DATA BLOCK -
══════════

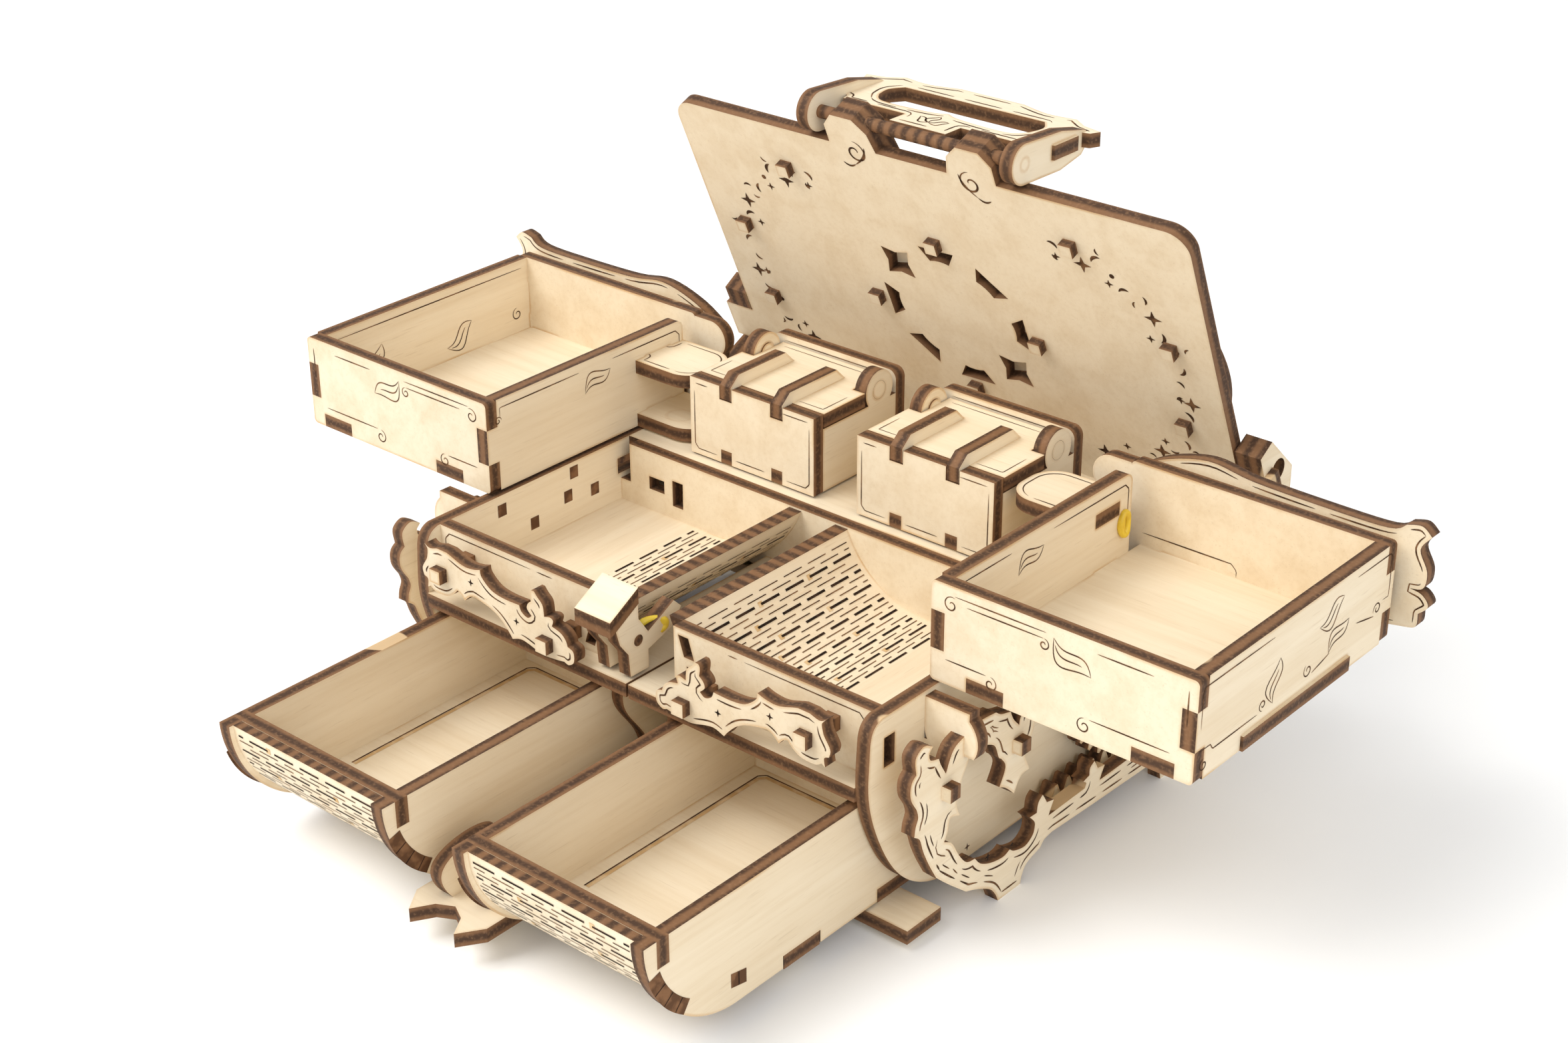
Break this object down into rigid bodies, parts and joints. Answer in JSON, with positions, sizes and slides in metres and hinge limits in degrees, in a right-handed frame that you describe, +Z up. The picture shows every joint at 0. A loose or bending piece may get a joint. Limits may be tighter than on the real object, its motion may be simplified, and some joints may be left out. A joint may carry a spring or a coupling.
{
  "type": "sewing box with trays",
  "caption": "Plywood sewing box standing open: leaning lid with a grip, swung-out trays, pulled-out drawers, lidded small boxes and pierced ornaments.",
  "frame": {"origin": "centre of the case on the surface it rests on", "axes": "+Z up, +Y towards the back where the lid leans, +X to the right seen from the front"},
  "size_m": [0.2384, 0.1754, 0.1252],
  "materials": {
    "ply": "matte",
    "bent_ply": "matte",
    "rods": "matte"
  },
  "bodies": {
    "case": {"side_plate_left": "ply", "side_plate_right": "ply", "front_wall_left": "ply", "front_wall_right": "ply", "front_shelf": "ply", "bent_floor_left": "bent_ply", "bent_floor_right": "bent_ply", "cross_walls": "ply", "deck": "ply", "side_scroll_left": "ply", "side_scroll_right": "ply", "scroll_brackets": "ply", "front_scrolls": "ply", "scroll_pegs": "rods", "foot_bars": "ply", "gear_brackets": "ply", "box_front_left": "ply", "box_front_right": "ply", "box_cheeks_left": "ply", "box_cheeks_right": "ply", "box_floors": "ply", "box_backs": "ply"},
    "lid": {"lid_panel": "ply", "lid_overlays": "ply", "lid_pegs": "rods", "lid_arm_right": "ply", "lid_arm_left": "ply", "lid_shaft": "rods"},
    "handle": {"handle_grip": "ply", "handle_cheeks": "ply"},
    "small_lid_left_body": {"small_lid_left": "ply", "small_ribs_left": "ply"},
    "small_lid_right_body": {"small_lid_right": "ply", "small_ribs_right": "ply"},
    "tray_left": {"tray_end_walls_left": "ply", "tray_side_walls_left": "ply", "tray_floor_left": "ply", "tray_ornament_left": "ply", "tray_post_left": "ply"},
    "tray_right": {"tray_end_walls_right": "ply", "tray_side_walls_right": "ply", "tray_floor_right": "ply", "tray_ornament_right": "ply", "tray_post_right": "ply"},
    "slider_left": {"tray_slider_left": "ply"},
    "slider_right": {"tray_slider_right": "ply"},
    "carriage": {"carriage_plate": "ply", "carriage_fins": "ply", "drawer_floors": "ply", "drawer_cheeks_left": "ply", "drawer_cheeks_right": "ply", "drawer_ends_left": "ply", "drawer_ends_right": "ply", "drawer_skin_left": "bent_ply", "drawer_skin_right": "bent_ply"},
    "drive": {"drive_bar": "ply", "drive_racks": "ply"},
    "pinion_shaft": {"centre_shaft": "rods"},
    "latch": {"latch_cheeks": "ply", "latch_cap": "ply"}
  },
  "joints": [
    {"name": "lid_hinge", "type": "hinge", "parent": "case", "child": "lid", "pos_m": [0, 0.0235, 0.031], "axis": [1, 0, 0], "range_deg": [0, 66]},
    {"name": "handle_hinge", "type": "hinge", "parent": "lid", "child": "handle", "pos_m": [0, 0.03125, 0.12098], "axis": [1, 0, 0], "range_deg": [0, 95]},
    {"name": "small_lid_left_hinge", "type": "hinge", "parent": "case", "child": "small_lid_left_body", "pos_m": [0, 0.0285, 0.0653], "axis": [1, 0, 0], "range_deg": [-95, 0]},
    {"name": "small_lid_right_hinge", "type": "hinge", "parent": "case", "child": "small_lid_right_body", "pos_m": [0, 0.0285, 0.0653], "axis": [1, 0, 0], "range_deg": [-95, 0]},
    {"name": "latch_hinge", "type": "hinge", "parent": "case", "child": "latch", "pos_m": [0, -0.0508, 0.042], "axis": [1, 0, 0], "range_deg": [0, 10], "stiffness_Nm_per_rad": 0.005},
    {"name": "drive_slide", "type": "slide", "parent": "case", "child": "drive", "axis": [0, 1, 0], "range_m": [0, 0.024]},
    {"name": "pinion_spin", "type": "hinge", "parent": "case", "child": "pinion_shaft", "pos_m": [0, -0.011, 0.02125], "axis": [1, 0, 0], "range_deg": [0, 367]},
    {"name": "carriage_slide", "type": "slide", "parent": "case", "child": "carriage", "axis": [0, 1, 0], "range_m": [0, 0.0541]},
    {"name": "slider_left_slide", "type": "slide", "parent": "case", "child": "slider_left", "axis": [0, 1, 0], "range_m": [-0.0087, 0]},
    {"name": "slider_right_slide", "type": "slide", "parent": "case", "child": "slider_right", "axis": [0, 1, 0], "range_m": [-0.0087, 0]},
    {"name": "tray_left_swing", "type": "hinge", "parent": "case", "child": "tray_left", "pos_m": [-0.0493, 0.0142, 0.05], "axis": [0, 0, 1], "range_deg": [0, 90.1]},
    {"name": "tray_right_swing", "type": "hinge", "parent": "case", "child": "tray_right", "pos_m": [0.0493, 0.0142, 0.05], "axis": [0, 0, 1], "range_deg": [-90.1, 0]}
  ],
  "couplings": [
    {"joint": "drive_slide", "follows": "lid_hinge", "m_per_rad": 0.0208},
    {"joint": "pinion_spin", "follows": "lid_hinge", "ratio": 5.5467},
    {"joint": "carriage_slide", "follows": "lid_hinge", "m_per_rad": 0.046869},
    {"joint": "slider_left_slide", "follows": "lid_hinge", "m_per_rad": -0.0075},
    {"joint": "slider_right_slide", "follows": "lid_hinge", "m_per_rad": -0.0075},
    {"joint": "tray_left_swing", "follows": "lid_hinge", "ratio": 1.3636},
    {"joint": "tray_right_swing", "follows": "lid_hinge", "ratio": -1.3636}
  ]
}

══════════

EXERCISE DESCRIPTION - Return the whole listing exactly, with every line included.

ANSWER TO THE TASK -
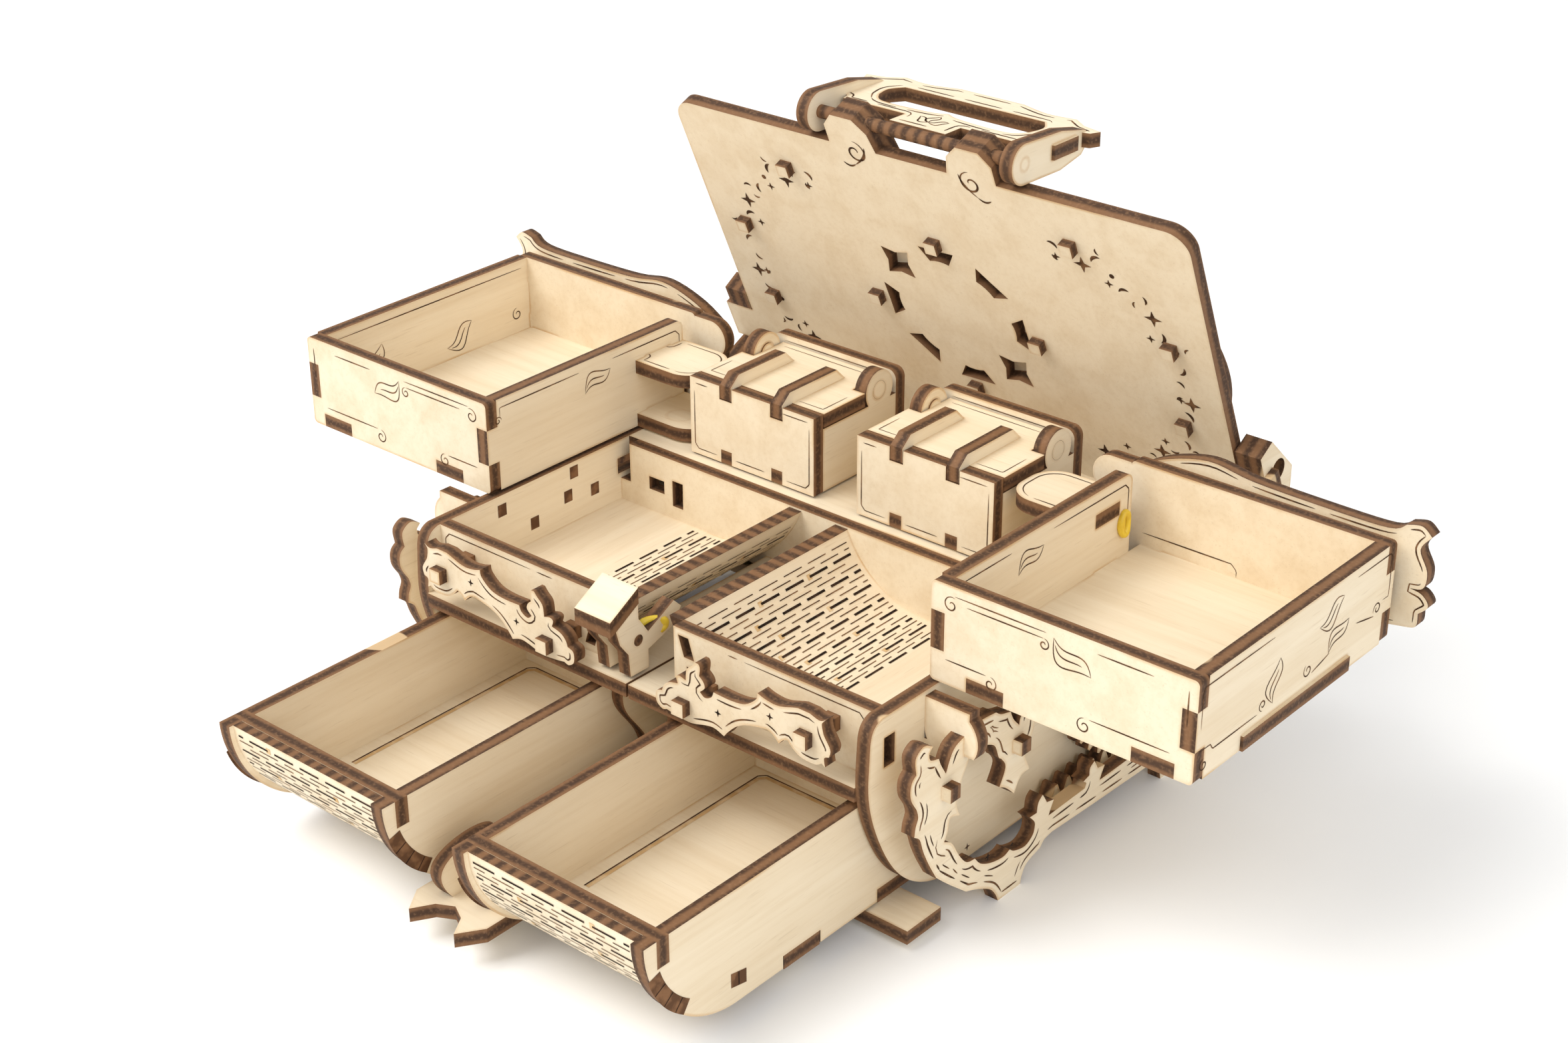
Break this object down into rigid bodies, parts and joints. Answer in JSON, with positions, sizes and slides in metres and hinge limits in degrees, in a right-handed frame that you describe, +Z up. The picture shows every joint at 0. A loose or bending piece may get a joint. Limits may be tighter than on the real object, its motion may be simplified, and some joints may be left out. A joint may carry a spring or a coupling.
{
  "type": "sewing box with trays",
  "caption": "Plywood sewing box standing open: leaning lid with a grip, swung-out trays, pulled-out drawers, lidded small boxes and pierced ornaments.",
  "frame": {"origin": "centre of the case on the surface it rests on", "axes": "+Z up, +Y towards the back where the lid leans, +X to the right seen from the front"},
  "size_m": [0.2384, 0.1754, 0.1252],
  "materials": {
    "ply": "matte",
    "bent_ply": "matte",
    "rods": "matte"
  },
  "bodies": {
    "case": {"side_plate_left": "ply", "side_plate_right": "ply", "front_wall_left": "ply", "front_wall_right": "ply", "front_shelf": "ply", "bent_floor_left": "bent_ply", "bent_floor_right": "bent_ply", "cross_walls": "ply", "deck": "ply", "side_scroll_left": "ply", "side_scroll_right": "ply", "scroll_brackets": "ply", "front_scrolls": "ply", "scroll_pegs": "rods", "foot_bars": "ply", "gear_brackets": "ply", "box_front_left": "ply", "box_front_right": "ply", "box_cheeks_left": "ply", "box_cheeks_right": "ply", "box_floors": "ply", "box_backs": "ply"},
    "lid": {"lid_panel": "ply", "lid_overlays": "ply", "lid_pegs": "rods", "lid_arm_right": "ply", "lid_arm_left": "ply", "lid_shaft": "rods"},
    "handle": {"handle_grip": "ply", "handle_cheeks": "ply"},
    "small_lid_left_body": {"small_lid_left": "ply", "small_ribs_left": "ply"},
    "small_lid_right_body": {"small_lid_right": "ply", "small_ribs_right": "ply"},
    "tray_left": {"tray_end_walls_left": "ply", "tray_side_walls_left": "ply", "tray_floor_left": "ply", "tray_ornament_left": "ply", "tray_post_left": "ply"},
    "tray_right": {"tray_end_walls_right": "ply", "tray_side_walls_right": "ply", "tray_floor_right": "ply", "tray_ornament_right": "ply", "tray_post_right": "ply"},
    "slider_left": {"tray_slider_left": "ply"},
    "slider_right": {"tray_slider_right": "ply"},
    "carriage": {"carriage_plate": "ply", "carriage_fins": "ply", "drawer_floors": "ply", "drawer_cheeks_left": "ply", "drawer_cheeks_right": "ply", "drawer_ends_left": "ply", "drawer_ends_right": "ply", "drawer_skin_left": "bent_ply", "drawer_skin_right": "bent_ply"},
    "drive": {"drive_bar": "ply", "drive_racks": "ply"},
    "pinion_shaft": {"centre_shaft": "rods"},
    "latch": {"latch_cheeks": "ply", "latch_cap": "ply"}
  },
  "joints": [
    {"name": "lid_hinge", "type": "hinge", "parent": "case", "child": "lid", "pos_m": [0, 0.0235, 0.031], "axis": [1, 0, 0], "range_deg": [0, 66]},
    {"name": "handle_hinge", "type": "hinge", "parent": "lid", "child": "handle", "pos_m": [0, 0.03125, 0.12098], "axis": [1, 0, 0], "range_deg": [0, 95]},
    {"name": "small_lid_left_hinge", "type": "hinge", "parent": "case", "child": "small_lid_left_body", "pos_m": [0, 0.0285, 0.0653], "axis": [1, 0, 0], "range_deg": [-95, 0]},
    {"name": "small_lid_right_hinge", "type": "hinge", "parent": "case", "child": "small_lid_right_body", "pos_m": [0, 0.0285, 0.0653], "axis": [1, 0, 0], "range_deg": [-95, 0]},
    {"name": "latch_hinge", "type": "hinge", "parent": "case", "child": "latch", "pos_m": [0, -0.0508, 0.042], "axis": [1, 0, 0], "range_deg": [0, 10], "stiffness_Nm_per_rad": 0.005},
    {"name": "drive_slide", "type": "slide", "parent": "case", "child": "drive", "axis": [0, 1, 0], "range_m": [0, 0.024]},
    {"name": "pinion_spin", "type": "hinge", "parent": "case", "child": "pinion_shaft", "pos_m": [0, -0.011, 0.02125], "axis": [1, 0, 0], "range_deg": [0, 367]},
    {"name": "carriage_slide", "type": "slide", "parent": "case", "child": "carriage", "axis": [0, 1, 0], "range_m": [0, 0.0541]},
    {"name": "slider_left_slide", "type": "slide", "parent": "case", "child": "slider_left", "axis": [0, 1, 0], "range_m": [-0.0087, 0]},
    {"name": "slider_right_slide", "type": "slide", "parent": "case", "child": "slider_right", "axis": [0, 1, 0], "range_m": [-0.0087, 0]},
    {"name": "tray_left_swing", "type": "hinge", "parent": "case", "child": "tray_left", "pos_m": [-0.0493, 0.0142, 0.05], "axis": [0, 0, 1], "range_deg": [0, 90.1]},
    {"name": "tray_right_swing", "type": "hinge", "parent": "case", "child": "tray_right", "pos_m": [0.0493, 0.0142, 0.05], "axis": [0, 0, 1], "range_deg": [-90.1, 0]}
  ],
  "couplings": [
    {"joint": "drive_slide", "follows": "lid_hinge", "m_per_rad": 0.0208},
    {"joint": "pinion_spin", "follows": "lid_hinge", "ratio": 5.5467},
    {"joint": "carriage_slide", "follows": "lid_hinge", "m_per_rad": 0.046869},
    {"joint": "slider_left_slide", "follows": "lid_hinge", "m_per_rad": -0.0075},
    {"joint": "slider_right_slide", "follows": "lid_hinge", "m_per_rad": -0.0075},
    {"joint": "tray_left_swing", "follows": "lid_hinge", "ratio": 1.3636},
    {"joint": "tray_right_swing", "follows": "lid_hinge", "ratio": -1.3636}
  ]
}